McCann uses, as his plot device, the crossings over the Atlantic ocean of three different men, or groups of men, who are real historical figures: Brown and Alcock, two former RAF pilots, who make the first journey from Newfoundland to Ireland, carrying a load of mail (in a linen pouch, we note), creating what was once known as airmail. The description of their flight, and the amount of it done by a combination of primitive instruments and human intuition, is fascinating, and we do feel as if we are in that plane with these two men. A mother and daughter, writer/journalist and photographer, who watch the departure, after endless cancellations due to bad weather, will surface later in the novel as major characters. The ways by which McCann casually drops people into the novel, only to have their stories erupt later and parallel the stories of the men with their missions, is nothing short of brilliant. The novel posits a nearly endless belief in the possibilities of reinventing one’s life, perhaps over and over, which is critical to any understanding of how America came to be settled. But McCann also insists on keeping the old country, Ireland, entirely alive throughout the book; several of the characters actually end up going back there to live, which I find to be an enormously courageous idea for a contemporary novel; Toibin hints at the same in his astute novel Brooklyn, where a female character comes to Brooklyn from Ireland to seek a new life, but returns for a brief stay, and almost remains there. That these ties remain strong is often overlooked in American fiction.
The second American to go to Ireland is the not-yet-freed slave, Frederick Douglass, who is brought to Ireland on a speaking tour to raise money to help end slavery in America. The young Douglass is
brilliantly conceived by McCann: he is partly arrogant, but always slightly fearful, always watching his manners, but is a compelling speaker. The Irish famine all over the countryside is kept hidden from Douglass, until accidents of scheduling and taking the wrong road on the highway (remember what happens in The Bonfire of the Vanities by taking the wrong expressway exit?) thrust Douglass and his host into the heart of the famine. Doulgass meets the great orator O’Connell, who is attempting to garner basic rights for Catholics (we are in Belfast, and then Dublin, then Cork on this speaking tour). Douglass has to grapple with whether to speak out on behalf of
starving Irishpersons, or “not biting the hand that feeds him”, as he is advised by his host Webb. He only meets Irish with money, those who are most like English gentleman in their living habits. A seventeen year old maid in Webb’s house will end up a major character in this novel, as she decides to run away to America to get away from the horrors of Ireland, claiming that Douglass motivated her to do so: she begins a line of women who came to America with nothing, and she, Lily Duggan, survives years of poverty, the death of a son in the Civil War, but eventually flourishes financially.

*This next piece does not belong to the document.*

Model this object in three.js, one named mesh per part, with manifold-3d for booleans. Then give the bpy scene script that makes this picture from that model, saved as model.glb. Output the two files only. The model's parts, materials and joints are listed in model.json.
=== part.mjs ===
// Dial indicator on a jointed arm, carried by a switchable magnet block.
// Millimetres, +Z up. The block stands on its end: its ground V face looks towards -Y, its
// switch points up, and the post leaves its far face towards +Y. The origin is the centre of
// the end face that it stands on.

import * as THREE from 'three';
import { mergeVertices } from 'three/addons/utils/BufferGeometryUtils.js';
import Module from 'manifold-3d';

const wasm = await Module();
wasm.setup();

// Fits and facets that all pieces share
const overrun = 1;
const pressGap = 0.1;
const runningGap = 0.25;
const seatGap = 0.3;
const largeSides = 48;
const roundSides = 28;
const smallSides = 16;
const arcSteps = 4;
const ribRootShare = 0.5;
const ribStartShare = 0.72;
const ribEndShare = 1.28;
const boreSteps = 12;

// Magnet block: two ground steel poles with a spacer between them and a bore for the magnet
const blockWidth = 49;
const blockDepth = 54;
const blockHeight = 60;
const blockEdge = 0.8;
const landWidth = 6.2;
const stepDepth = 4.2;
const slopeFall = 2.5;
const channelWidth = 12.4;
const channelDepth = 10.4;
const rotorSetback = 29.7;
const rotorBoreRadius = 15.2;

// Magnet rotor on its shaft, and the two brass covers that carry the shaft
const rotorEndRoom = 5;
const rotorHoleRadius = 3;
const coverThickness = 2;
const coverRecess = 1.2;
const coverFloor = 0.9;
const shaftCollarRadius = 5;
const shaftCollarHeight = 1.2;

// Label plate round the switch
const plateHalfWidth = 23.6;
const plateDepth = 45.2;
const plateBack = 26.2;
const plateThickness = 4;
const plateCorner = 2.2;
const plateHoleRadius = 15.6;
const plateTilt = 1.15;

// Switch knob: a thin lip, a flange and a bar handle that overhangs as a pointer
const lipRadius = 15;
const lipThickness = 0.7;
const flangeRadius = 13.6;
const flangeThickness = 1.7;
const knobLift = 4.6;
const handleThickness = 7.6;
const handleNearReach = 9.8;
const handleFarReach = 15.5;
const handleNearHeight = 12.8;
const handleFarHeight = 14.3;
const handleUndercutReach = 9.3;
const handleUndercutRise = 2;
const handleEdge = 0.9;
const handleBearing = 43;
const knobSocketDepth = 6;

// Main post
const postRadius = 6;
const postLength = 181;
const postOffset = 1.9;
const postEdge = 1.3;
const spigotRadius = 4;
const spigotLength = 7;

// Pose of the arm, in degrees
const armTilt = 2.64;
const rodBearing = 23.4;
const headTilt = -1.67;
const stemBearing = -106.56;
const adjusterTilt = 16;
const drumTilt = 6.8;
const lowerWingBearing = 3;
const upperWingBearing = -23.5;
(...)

Suffice it to say that Lily’s daughter and granddaughter are the journalist and photographer in Newfoundland watching that first airplane flight across the Atlantic.

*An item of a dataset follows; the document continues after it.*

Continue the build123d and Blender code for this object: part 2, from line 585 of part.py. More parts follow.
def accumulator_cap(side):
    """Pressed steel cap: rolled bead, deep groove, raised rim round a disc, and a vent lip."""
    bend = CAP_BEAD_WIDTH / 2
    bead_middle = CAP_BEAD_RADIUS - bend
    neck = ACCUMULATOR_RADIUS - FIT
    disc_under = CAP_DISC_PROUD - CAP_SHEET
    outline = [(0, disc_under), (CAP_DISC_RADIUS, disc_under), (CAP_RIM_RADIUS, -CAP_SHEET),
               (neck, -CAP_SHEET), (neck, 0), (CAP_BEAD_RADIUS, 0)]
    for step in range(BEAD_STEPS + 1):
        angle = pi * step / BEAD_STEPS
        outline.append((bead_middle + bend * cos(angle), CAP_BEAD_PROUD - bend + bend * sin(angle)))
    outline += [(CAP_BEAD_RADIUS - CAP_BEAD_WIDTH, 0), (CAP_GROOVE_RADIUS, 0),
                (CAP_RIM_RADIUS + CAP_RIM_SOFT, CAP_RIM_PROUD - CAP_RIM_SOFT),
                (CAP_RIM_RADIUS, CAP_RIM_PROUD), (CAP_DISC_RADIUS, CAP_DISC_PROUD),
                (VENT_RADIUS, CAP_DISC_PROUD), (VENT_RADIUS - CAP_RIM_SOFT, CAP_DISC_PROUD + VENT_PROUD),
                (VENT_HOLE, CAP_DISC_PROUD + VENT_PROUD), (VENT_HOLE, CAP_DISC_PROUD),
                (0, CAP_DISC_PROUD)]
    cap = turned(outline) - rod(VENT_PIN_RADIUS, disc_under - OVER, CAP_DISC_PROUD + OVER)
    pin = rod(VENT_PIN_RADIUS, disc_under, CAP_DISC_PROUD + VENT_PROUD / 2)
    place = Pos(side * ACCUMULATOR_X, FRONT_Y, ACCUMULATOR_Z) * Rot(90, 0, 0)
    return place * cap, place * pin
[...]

The third American to go to and from Ireland is Senator George Mitchell, whom President Clinton appointed to help garner a peace process between Irish and English. Other coincidences of plot will occur during his visits, too, as McCann build this great novel,
interweaving the famous and the not famous, raising issues as compelling as whether American slavery was worse than an Irish famine (when food was available everywhere for those with money, like his hosts). In choosing to create a line of strong and talented women as the woof of his tapestry, McCann allows the novel to traduce along the lines of what would become the rudimentaries of the women’s movement,
and show us how women were treated in the new land–often better than in Ireland, but a controlled chaos underlies everything, and so does Lady Luck.

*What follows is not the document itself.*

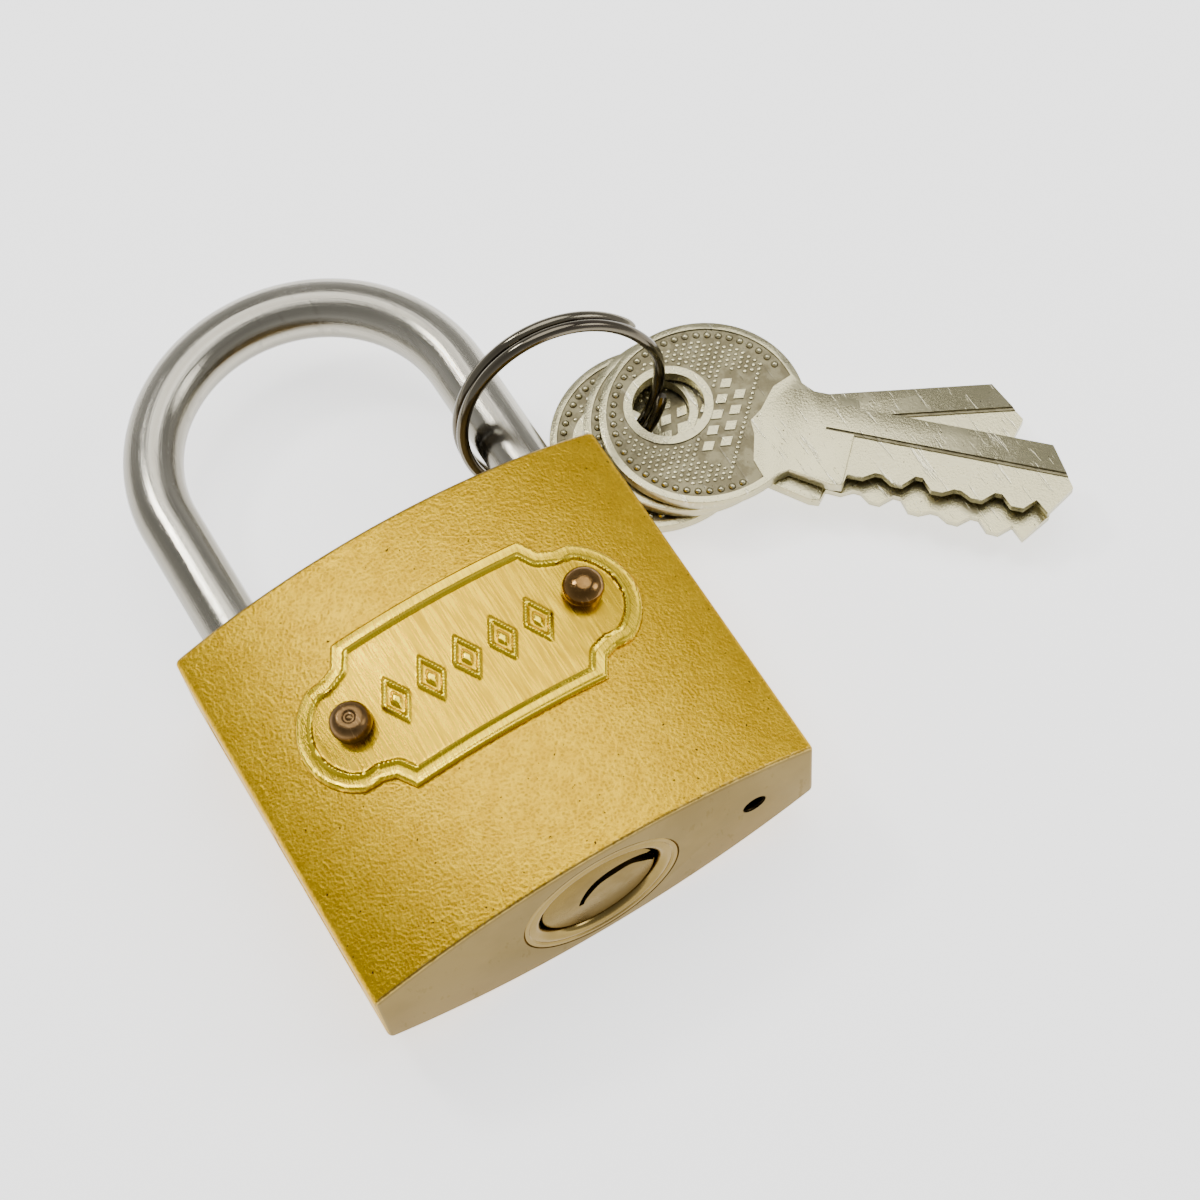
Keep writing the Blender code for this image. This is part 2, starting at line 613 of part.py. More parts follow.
def key_outline():
    """A round bow, a flared neck and a blade with cuts along one edge. The hole is at the origin."""
    half = BLADE_HALF_WIDTH
    neck = NECK_HALF_WIDTH
    shoulder = BLADE_ROOT - 0.9 * MM
    bow = arc(BOW_CENTRE, 0, BOW_RADIUS, 31, 329, 32)
    blade = [(shoulder - 3.6 * MM, -neck), (shoulder, -neck - 0.6 * MM), (BLADE_ROOT, -neck - 0.5 * MM),
             (BLADE_ROOT + 0.2 * MM, -half)]
    for middle, depth in KEY_CUTS:
        x, rise = middle * MM, depth * MM
        blade += [(x - 1.2 * MM, -half), (x - 0.3 * MM, -half + rise),
                  (x + 0.3 * MM, -half + rise), (x + 1.2 * MM, -half)]
    blade += [(KEY_LENGTH - 3.6 * MM, -half), (KEY_LENGTH - 2.7 * MM, -half + 1.0 * MM),
              (KEY_LENGTH - 1.6 * MM, -half), (KEY_LENGTH, -0.4 * MM), (KEY_LENGTH - 2.3 * MM, half)]
    blade += [(BLADE_ROOT, half), (BLADE_ROOT - 0.3 * MM, neck), (shoulder - 3.2 * MM, neck)]
    return bow + blade


def make_key(name, hole, heading, parts, cutters, pivot):
    key = prism(name, key_outline(), KEY_THICKNESS, parts)
    place(key, point(*hole), (0, 0, heading), pivot)
    eye = rod("cut_eye_" + name, KEY_HOLE_RADIUS, 3 * KEY_THICKNESS, cutters, 28)
    cut(key, place(eye, point(*hole) - Vector((0, 0, KEY_THICKNESS))))
    mill = block("cut_mill_" + name, (KEY_LENGTH, 2 * BLADE_HALF_WIDTH, KEY_THICKNESS), cutters)
    along = Matrix.Rotation(heading, 3, "Z")
    middle = along @ Vector((BLADE_ROOT + KEY_LENGTH / 2, MILL_EDGE - BLADE_HALF_WIDTH, 0))
    step = Vector((0, 0, KEY_THICKNESS - MILL_DEPTH))
    cut(key, place(mill, point(*hole) + middle + step, (0, 0, heading)))
    return look(key, (0.56, 0.53, 0.45), 0.3)


def main():
    clear_scene()
    parts = new_collection("padlock")
    cutters = new_collection("cutters")
    plug_pivot = bpy.data.objects.new("plug_pivot", None)
    ring_pivot = bpy.data.objects.new("ring_pivot", None)
    for pivot in (plug_pivot, ring_pivot):
        parts.objects.link(pivot)
    plug_pivot.location = point(0, 0, MID_Z)
    ring_pivot.location = point(LEG_X, RING_CENTRE.y, MID_Z)
    make_body(parts, cutters)
    make_closures(parts)
    make_shackle(parts, cutters)
    make_shackle_spring(parts)
    make_housing(parts, cutters)
    make_plug(parts, cutters, plug_pivot)
    make_cam(parts, cutters, plug_pivot)
    make_clip(parts, plug_pivot)
    make_pins(parts, plug_pivot)
    make_latch(parts, cutters)
    make_latch_spring(parts)
    make_nameplate(parts, cutters)
    make_rivets(parts)
    make_ring(parts, ring_pivot)
    for name, (hole, heading) in KEYS.items():
        make_key(name, hole, heading, parts, cutters, ring_pivot)


main()
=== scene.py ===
# %% [markdown]
# A small padlock, made the way it is put together on a bench
#
# The working model already holds every sub-part in its true place and size. This lesson loads it,
# measures it, and builds the visible surfaces round it: a satin gold body, a stamped nameplate, a
# polished shackle, a split ring and three stamped keys. Each cell makes one thing and prints it.

# %% Load the working model and keep its box
import json
import math

import bmesh
import bpy
import numpy as np
from mathutils import Matrix, Vector


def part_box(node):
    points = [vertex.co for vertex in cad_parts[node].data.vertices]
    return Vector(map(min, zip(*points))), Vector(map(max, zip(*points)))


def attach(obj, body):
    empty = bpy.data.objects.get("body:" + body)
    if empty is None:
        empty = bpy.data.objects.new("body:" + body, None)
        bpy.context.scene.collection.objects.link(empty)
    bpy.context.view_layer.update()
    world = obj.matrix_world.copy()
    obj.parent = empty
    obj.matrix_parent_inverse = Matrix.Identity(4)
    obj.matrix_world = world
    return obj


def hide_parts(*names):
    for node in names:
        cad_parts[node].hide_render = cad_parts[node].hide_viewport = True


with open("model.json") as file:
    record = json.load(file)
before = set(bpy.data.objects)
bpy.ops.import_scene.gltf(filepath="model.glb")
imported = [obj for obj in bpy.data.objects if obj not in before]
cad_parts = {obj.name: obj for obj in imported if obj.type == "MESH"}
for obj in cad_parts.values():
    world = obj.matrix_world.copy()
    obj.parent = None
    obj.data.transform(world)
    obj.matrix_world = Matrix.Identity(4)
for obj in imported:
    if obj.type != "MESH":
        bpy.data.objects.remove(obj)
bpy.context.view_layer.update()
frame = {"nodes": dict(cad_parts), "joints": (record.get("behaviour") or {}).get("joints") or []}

MM = 0.001

# %% [markdown]
# Measuring before making
#
# A number typed twice is a number that can disagree with itself. The sizes below are read off the
# working model's boxes, so that each new surface lands exactly on the solid that it stands for.

# %% Read the main sizes from the model
def span(node):
    """Lowest corner, highest corner and middle of one node."""
    low, high = (Vector(corner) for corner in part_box(node))
    return low, high, (low + high) / 2


body_low, body_high, body_mid = span("body")
half_width = body_high.x
mid_z = body_mid.z
shackle_low, shackle_high, _ = span("shackle")
bar_radius = (shackle_high.z - shackle_low.z) / 2
leg_x = shackle_high.x - bar_radius
arch_y = shackle_high.y - bar_radius - leg_x
plug_low, plug_high, plug_mid = span("plug")
sleeve_low, sleeve_high, sleeve_mid = span("cylinder_housing")
sleeve_radius = (sleeve_high.x - sleeve_low.x) / 2
plug_radius = (plug_high.x - plug_low.x) / 2
latch_low, latch_high, latch_mid = span("latch")
pin_numbers = (1, 2, 3, 4)
pin_places = [span(f"driver_pin_{n}")[2].y for n in pin_numbers]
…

No grand epiphanies will arise, no great meetings between the famous and the new immigrant; their paths will cross, which is partly what makes this novel so very moving. Jo Baker writes in this same way in her grand novel, The Undertow, published a few years ago, wherein random objects drift in and out of generations, their meanings perhaps more important to us as readers than to the characters whose lives they connect.
Yet McCann’s writing is very controlled, in spite of his gracious language and brilliant plot. He knows how badly an Irish drunk can bore his friends at the neighborhood pub, so he keeps his writing calm, yet he has created a novel of incredible magnificence, one that’s moving and often vindicating. The last female of the line beginning with Lily is the last narrator, and she has fallen on very hard times: McCann is very aware of these cycles in families, from the first immigrant, the one who may make well of him or herself, to the third generation–that rags to riches to rags idea underlies the novel.
McCann manages to include the sweep of history, of the immigrant and the historical personnage, in one novel, and he does it with such power and force that the reader is occasionally left breathless at the ability of the human spirit to survive, and sometimes to flourish.